His response to questions on the Gnanavani in ‘ariviyal neram’ has at times brought about a piquant situation. For instance, when he explained the deleterious effects of muscular dystrophy, a farmer approached him for help as he has been suffering from that for long. “When I told him I was not a doctor, he refused to believe me. Ultimately I had to do some liaison work for arranging a clinical trial for him. Some people have started coming to me even for counselling on listening to my explanations regarding various medical issues,” K. Mani, a doctorate in Botany and a professor in the PSG College of Arts and Science, tells G. Satyamurty.
Mr. Mani has virtually dedicated his life to popularisation of science. He was the editor of Kalaikathir (a great contribution to propagation of science in Tamil by former Vice-Chancellor of Madras University G.R. Damodaran) since 1990 till last year. The 57-year-old professor is among the handful in the horizon of Tamil Nadu, who have been trying to enlighten the masses on science through the vernacular. He has already authored seven books on various scientific topics and five more are in the pipeline.
He has written more than 7,000 scientific essays, question and answer pieces, small stories, etc. He has submitted 25 research papers and also delivered more than 150 lectures. Apart from Botany, he has qualified himself in Microbiology, Biotechnology, Bioinformatics and Chemoinformatics. Mr. Mani not only produced the content for Kalaikathir month after month, but also prepared the technical terminology, root words, new words, and also the equivalents for the Sanskrit words in Tamil. Similarly, his initiatives towards popularisation of science in Tamil are mind-boggling.

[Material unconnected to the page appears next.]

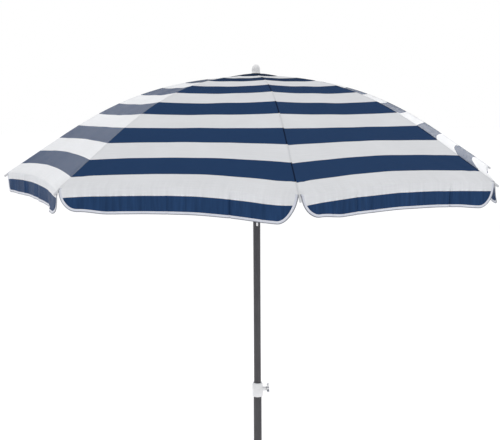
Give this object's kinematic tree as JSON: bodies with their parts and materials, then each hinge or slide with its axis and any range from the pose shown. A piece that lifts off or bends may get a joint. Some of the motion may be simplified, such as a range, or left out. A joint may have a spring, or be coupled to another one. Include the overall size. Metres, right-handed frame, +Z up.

With a team of 15, he prepared technical terms in Microbiology, organised four workshops with Central Government assistance for science writers and undertook a State-wide survey with the help of the Central Government to study the inclination of the population in Tamil Nadu towards science. He did not stop with Botany or other related subjects. His canvas is so wide and varied that he could speak and write even on quantum physics, nanotechnology, archaeology, anthropology and cosmic science to linguistics.
His way of disseminating scientific knowledge includes presentation of scientific puzzles and even small stories. He is said to have introduced various emerging subjects to Tamil. They include ‘nun min anu karuvigal’ (Micro Electronic and Mechanical Systems), ‘aata kolgai’ (Game Theory), ‘kuzhappa kolgai’ (Chaos Theory) ‘parinama ulaviyal’ (Evolutionary Psychology), ‘quanta ariviyal’ (Quantum Theory) and ‘thugal ariviyal’ (Particle Physics), just to name a few.He has so far responded to more than 5,000 questions through Kalikathir, Dinamalar and also Gnanavani. He is accustomed to explaining scientific improvements through pictures and experiments as well.

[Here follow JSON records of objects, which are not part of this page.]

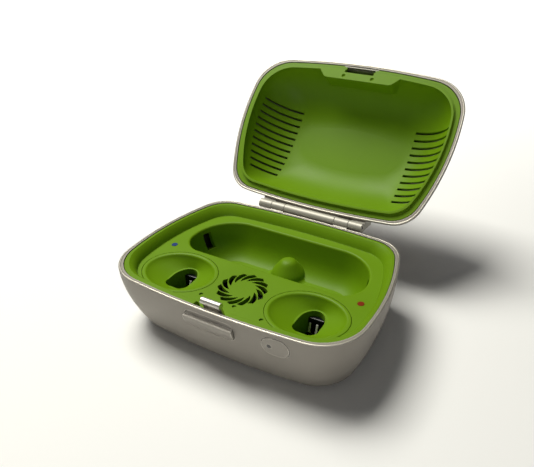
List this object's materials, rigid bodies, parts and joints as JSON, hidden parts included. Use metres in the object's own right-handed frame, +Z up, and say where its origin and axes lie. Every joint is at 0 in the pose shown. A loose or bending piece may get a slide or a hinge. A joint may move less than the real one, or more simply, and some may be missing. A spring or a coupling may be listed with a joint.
{
  "type": "hearing aid dryer",
  "caption": "Clamshell hearing aid dryer with dished charging pockets, a swirl grille over a fan, a rear trough, a vented hinged lid, a press latch and a power button.",
  "frame": {"origin": "on the underside of the rubber pad, below the middle of the case", "axes": "+Z up, the front with the latch and the power button towards -Y, the hinge and the open lid towards +Y, +X to the right as seen from the front"},
  "size_m": [0.1108, 0.1428, 0.0854],
  "materials": {
    "champagne_shell": "fine satin, champagne grey",
    "champagne_button": "fine satin, champagne grey",
    "green_liner": "satin green",
    "green_cup": "satin green",
    "black_block": "gloss black",
    "contact_metal": "bright plated",
    "blue_dot": "satin blue",
    "red_dot": "satin red",
    "grey_rubber": "matt grey",
    "screw_steel": "plated steel",
    "black_fan": "matt black",
    "motor_steel": "turned steel",
    "white_duct": "matt white, heat resistant",
    "fin_aluminium": "plain",
    "heater_ceramic": null,
    "circuit_board": "solder mask green",
    "black_chip": "matt black",
    "clear_lens": "smoked, glossy",
    "ballast_steel": "plain steel plate",
    "lead_jacket": "smooth red jacket",
    "pin_steel": "ground steel",
    "spring_steel": "rolled strip",
    "hinge_metal": "satin nickel",
    "hook_metal": "bright nickel",
    "catch_steel": "dark plated"
  },
  "bodies": {
    "case": {"base_shell": "champagne_shell", "base_pad": "grey_rubber", "case_screws": "screw_steel", "base_liner": "green_liner", "left_charging_cup": "green_cup", "right_charging_cup": "green_cup", "left_contact_block": "black_block", "right_contact_block": "black_block", "left_contacts": "contact_metal", "right_contacts": "contact_metal", "left_marker": "blue_dot", "right_marker": "red_dot", "fan_frame": "black_fan", "fan_motor": "motor_steel", "fan_screws": "screw_steel", "air_duct": "white_duct", "heater_fins": "fin_aluminium", "ptc_heater": "heater_ceramic", "main_board": "circuit_board", "board_screws": "screw_steel", "controller_chip": "black_chip", "ballast_plate": "ballast_steel", "usb_socket": "screw_steel", "fan_lead": "lead_jacket", "button_lead": "lead_jacket", "button_board": "circuit_board", "power_switch": "black_chip", "indicator_led": "clear_lens", "hook_pin": "pin_steel", "latch_spring": "spring_steel", "base_hinge": "hinge_metal", "hinge_pin": "pin_steel"},
    "lid": {"lid_shell": "champagne_shell", "lid_liner": "green_liner", "lid_catch": "catch_steel", "lid_hinge": "hinge_metal"},
    "latch_button": {"latch_button": "champagne_button"},
    "latch_hook": {"latch_hook": "hook_metal"},
    "power_button": {"power_button": "champagne_button", "indicator_lens": "clear_lens"},
    "fan_impeller": {"fan_impeller": "black_fan"}
  },
  "joints": [
    {"name": "lid_hinge_pivot", "type": "hinge", "parent": "case", "child": "lid", "pos_m": [0, 0.0414, 0.0292], "axis": [1, 0, 0], "range_deg": [0, 135]},
    {"name": "latch_press", "type": "slide", "parent": "case", "child": "latch_button", "axis": [0, 1, 0], "range_m": [0, 0.0007], "stiffness_N_per_m": 2500, "springref_m": -0.0004},
    {"name": "latch_hook_pivot", "type": "hinge", "parent": "case", "child": "latch_hook", "pos_m": [0, -0.0322, 0.0125], "axis": [-1, 0, 0], "range_deg": [0, 4.6]},
    {"name": "power_press", "type": "slide", "parent": "case", "child": "power_button", "axis": [0, 1, 0], "range_m": [0, 0.0004], "stiffness_N_per_m": 3000, "springref_m": -0.0003},
    {"name": "fan_spin", "type": "hinge", "parent": "case", "child": "fan_impeller", "pos_m": [0, -0.0156, 0.0199], "axis": [0, 0, 1], "continuous": true}
  ],
  "couplings": [
    {"joint": "latch_hook_pivot", "follows": "latch_press", "rad_per_m": 112.36}
  ]
}
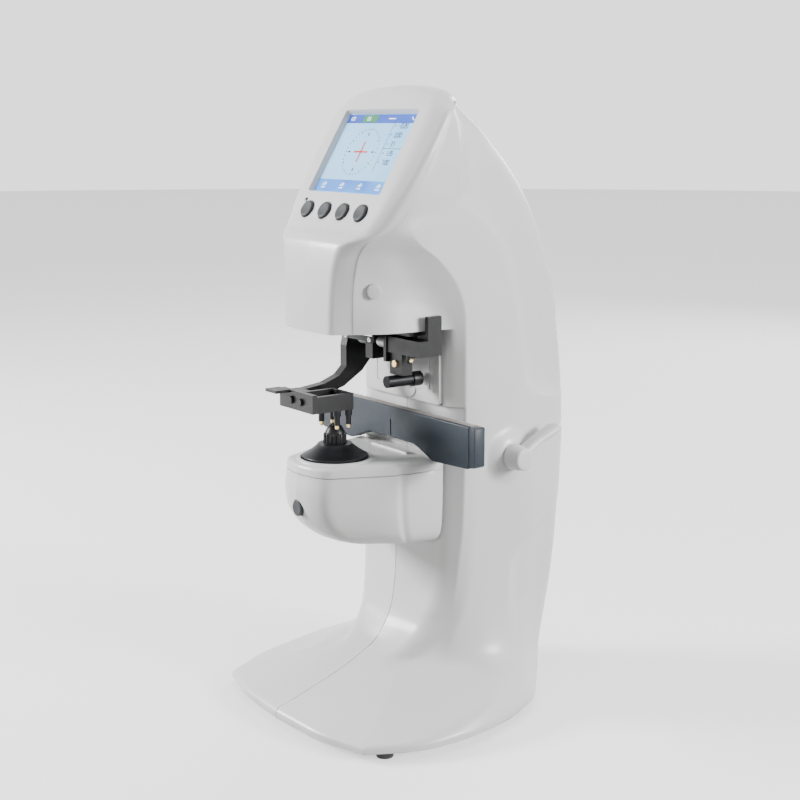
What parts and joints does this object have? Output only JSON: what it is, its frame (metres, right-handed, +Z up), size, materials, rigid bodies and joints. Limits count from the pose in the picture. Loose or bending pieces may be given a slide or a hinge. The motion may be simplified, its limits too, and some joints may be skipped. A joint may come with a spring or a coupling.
{
  "type": "automatic lensmeter",
  "caption": "Bench lensmeter: C-shaped housing with a tilted screen head over a nosepiece, pin lens holder, ink marker and a sliding lens table moved by a side lever.",
  "frame": {"origin": "on the table under the middle of the instrument's footprint", "axes": "+Z up, along the instrument's longest extent; the operator sits at -Y, +X is the operator's right, the side with the table lever"},
  "size_m": [0.2176, 0.2287, 0.4432],
  "materials": {
    "body_plastic": "fine-textured warm light grey moulding",
    "table_plastic": "satin dark blue-grey",
    "mechanism_black": "satin black",
    "black_plastic": "satin black",
    "key_rubber": "matte dark grey",
    "window": "clear cover over a lit screen",
    "lamp_lens": "green status lamp",
    "rule_trim": "brownish grey",
    "steel": "ground",
    "brass": "turned",
    "casting": "cast",
    "optic_glass": "coated",
    "board": "solder-masked",
    "foot_rubber": "matte",
    "zinc": "zinc-plated sheet"
  },
  "bodies": {
    "stand": {"left_shell": "body_plastic", "right_shell": "body_plastic", "rear_cover": "body_plastic", "head_panel": "body_plastic", "screw_caps": "body_plastic", "throat_cover": "body_plastic", "display_window": "window", "lcd_module": "black_plastic", "key_mat": "key_rubber", "key_board": "board", "status_lamp": "lamp_lens", "chin_housing": "body_plastic", "chin_cover": "body_plastic", "memory_key_board": "board", "nosepiece_skirt": "black_plastic", "nosepiece": "black_plastic", "optical_frame": "casting", "lamp_housing": "mechanism_black", "lamp": "optic_glass", "collimator_lens": "optic_glass", "sensor_tube": "mechanism_black", "objective_lens": "optic_glass", "grid_plate": "optic_glass", "sensor_board": "board", "rod_bushes": "brass", "shaft_bracket": "zinc", "shaft_bushes": "brass", "mechanism_bracket": "mechanism_black", "pivot_shaft": "steel", "main_board": "board", "power_supply": "board", "power_inlet": "black_plastic", "switch_housing": "black_plastic", "base_plate": "zinc", "rubber_feet": "foot_rubber"},
    "table": {"lens_table": "table_plastic", "table_rule": "rule_trim", "table_rods": "steel", "rod_yoke": "casting", "table_rack": "steel"},
    "lever": {"side_lever": "body_plastic", "lever_shaft": "steel", "drive_pinion": "brass"},
    "holder": {"holder_arm": "mechanism_black", "finger_tab": "mechanism_black", "pin_frame": "mechanism_black", "lens_pins": "black_plastic", "pin_tips": "brass", "holder_screws": "mechanism_black"},
    "marker": {"marking_lever": "mechanism_black", "marker_carriage": "mechanism_black", "ink_cartridge": "black_plastic", "marker_knob": "mechanism_black", "marker_screw": "brass"},
    "key_1": {"menu_key_1": "key_rubber"},
    "key_2": {"menu_key_2": "key_rubber"},
    "key_3": {"menu_key_3": "key_rubber"},
    "key_4": {"menu_key_4": "key_rubber"},
    "memory": {"memory_key": "key_rubber"},
    "power": {"power_rocker": "black_plastic"}
  },
  "joints": [
    {"name": "table_slide", "type": "slide", "parent": "stand", "child": "table", "axis": [0, -1, 0], "range_m": [0, 0.03]},
    {"name": "lever_turn", "type": "hinge", "parent": "stand", "child": "lever", "pos_m": [0, 0.047, 0.1856], "axis": [1, 0, 0], "range_deg": [0, 95.6]},
    {"name": "holder_lift", "type": "hinge", "parent": "stand", "child": "holder", "pos_m": [0, -0.0243, 0.2675], "axis": [-1, 0, 0], "range_deg": [0, 28], "stiffness_Nm_per_rad": 0.12, "springref_deg": -28.65},
    {"name": "marker_swing", "type": "hinge", "parent": "stand", "child": "marker", "pos_m": [0, -0.0243, 0.2675], "axis": [-1, 0, 0], "range_deg": [0, 38], "stiffness_Nm_per_rad": 0.12, "springref_deg": -28.65},
    {"name": "menu_key_1_press", "type": "slide", "parent": "stand", "child": "key_1", "axis": [0, 0.8572, -0.515], "range_m": [0, 0.0012], "stiffness_N_per_m": 600, "springref_m": -0.0006},
    {"name": "menu_key_2_press", "type": "slide", "parent": "stand", "child": "key_2", "axis": [0, 0.8572, -0.515], "range_m": [0, 0.0012], "stiffness_N_per_m": 600, "springref_m": -0.0006},
    {"name": "menu_key_3_press", "type": "slide", "parent": "stand", "child": "key_3", "axis": [0, 0.8572, -0.515], "range_m": [0, 0.0012], "stiffness_N_per_m": 600, "springref_m": -0.0006},
    {"name": "menu_key_4_press", "type": "slide", "parent": "stand", "child": "key_4", "axis": [0, 0.8572, -0.515], "range_m": [0, 0.0012], "stiffness_N_per_m": 600, "springref_m": -0.0006},
    {"name": "memory_key_press", "type": "slide", "parent": "stand", "child": "memory", "axis": [0, 1, 0], "range_m": [0, 0.0012], "stiffness_N_per_m": 600, "springref_m": -0.0006},
    {"name": "power_rocker_tilt", "type": "hinge", "parent": "stand", "child": "power", "pos_m": [0.022, 0.1042, 0.062], "axis": [1, 0, 0], "range_deg": [0, 12]}
  ],
  "couplings": [
    {"joint": "lever_turn", "follows": "table_slide", "rad_per_m": 55.556}
  ]
}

“For instance, I ask my listeners to blow some smoke on a white kerchief. It turns brown because of nicotine content. I tell them that is how even the lungs will get hurt because of smoking.” One among his major contributions is the collection of the names of 8,000 herbs mentioned in Tamil books and their botanical names and also identification of phytochemicals. He has a patent for computer algorithms. He has set up even a Tamil website for scientific Tamil - http://www.arivialtamil.org/
A student of Pachayappa’s College, he was inspired by Prof. Sundaralingam and K.P.Aravanan, former Vice-Chancellor of Manonmaniam Sundaranar University. His interest in science grew during early 1980s. “I should have read more than 2,500 books, all related to science including science fiction of Michael Creighton, Isaac Asimov, Arthur C.Clarke, Ray Bradberry and HG Wells.”“My sources of news include the National Geography, and the Scientific American.”Apart from Tamil, English and Sanskrit, he has some knowledge of French as well. Mr. Mani sticks his neck out to assert that knowledge of Sanskrit is essential to write about science in Tamil.
“It is sheer hypocrisy to say that scientific Tamil can be written without the help of Sanskrit. After all, Sanskrit is like Latin and Greek, the fountainhead of several rootwords. And there is absolutely nothing wrong in compromising on this score. After all, the word ‘nano’ comes from Sanskrit word ‘navam’. After retirement, he plans to start an international ‘peer review journal’, which will provide open access to all the research scholars to publish their works courageously. “I am confident of achieving this with the help of my friends, students and researchers.”